#### [Recorded information]
>>>

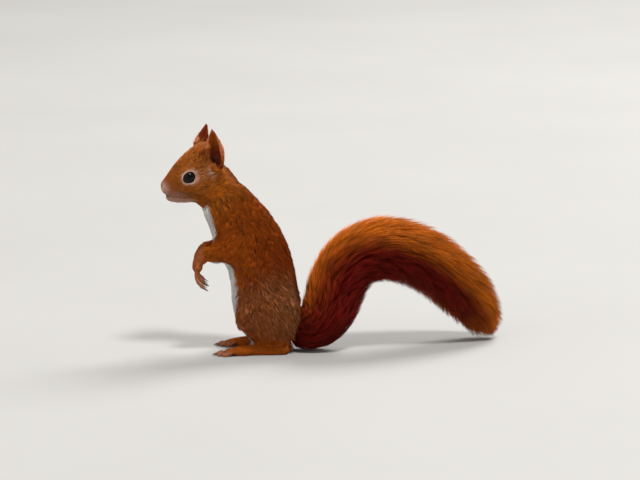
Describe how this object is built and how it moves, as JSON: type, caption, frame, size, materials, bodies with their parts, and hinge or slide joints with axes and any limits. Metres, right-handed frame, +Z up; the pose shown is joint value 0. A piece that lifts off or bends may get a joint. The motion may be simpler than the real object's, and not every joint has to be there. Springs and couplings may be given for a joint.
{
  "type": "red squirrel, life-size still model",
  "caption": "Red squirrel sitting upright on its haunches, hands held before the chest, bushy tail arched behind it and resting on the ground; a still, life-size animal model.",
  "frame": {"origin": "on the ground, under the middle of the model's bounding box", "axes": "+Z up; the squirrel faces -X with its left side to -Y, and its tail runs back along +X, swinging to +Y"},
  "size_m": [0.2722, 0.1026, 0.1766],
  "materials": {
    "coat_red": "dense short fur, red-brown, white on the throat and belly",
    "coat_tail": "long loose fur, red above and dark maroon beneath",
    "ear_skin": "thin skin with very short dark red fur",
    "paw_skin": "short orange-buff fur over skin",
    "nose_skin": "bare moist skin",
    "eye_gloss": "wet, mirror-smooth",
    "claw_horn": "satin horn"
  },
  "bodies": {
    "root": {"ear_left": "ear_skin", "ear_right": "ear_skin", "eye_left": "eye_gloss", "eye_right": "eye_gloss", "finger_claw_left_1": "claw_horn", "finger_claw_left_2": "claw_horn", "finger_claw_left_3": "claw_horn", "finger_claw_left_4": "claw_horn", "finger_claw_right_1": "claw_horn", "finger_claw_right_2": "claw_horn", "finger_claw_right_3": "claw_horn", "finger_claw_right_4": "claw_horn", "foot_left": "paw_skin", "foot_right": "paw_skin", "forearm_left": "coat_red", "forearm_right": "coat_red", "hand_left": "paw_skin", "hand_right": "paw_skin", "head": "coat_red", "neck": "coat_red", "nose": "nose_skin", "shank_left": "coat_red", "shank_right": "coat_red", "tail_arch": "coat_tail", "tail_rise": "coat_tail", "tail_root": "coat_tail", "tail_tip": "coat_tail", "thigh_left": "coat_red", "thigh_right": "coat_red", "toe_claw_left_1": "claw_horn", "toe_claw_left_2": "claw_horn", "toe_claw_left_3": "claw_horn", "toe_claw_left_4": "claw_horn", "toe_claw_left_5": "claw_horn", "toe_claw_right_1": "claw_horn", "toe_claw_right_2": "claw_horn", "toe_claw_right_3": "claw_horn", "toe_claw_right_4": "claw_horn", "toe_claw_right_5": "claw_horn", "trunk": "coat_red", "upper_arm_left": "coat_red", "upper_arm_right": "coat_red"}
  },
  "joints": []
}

<<<

#### [Exercise objective]
Extract all lines from the data in which "bodies" is found.

#### [Full answer]
Describe how this object is built and how it moves, as JSON: type, caption, frame, size, materials, bodies with their parts, and hinge or slide joints with axes and any limits. Metres, right-handed frame, +Z up; the pose shown is joint value 0. A piece that lifts off or bends may get a joint. The motion may be simpler than the real object's, and not every joint has to be there. Springs and couplings may be given for a joint.
  "bodies": {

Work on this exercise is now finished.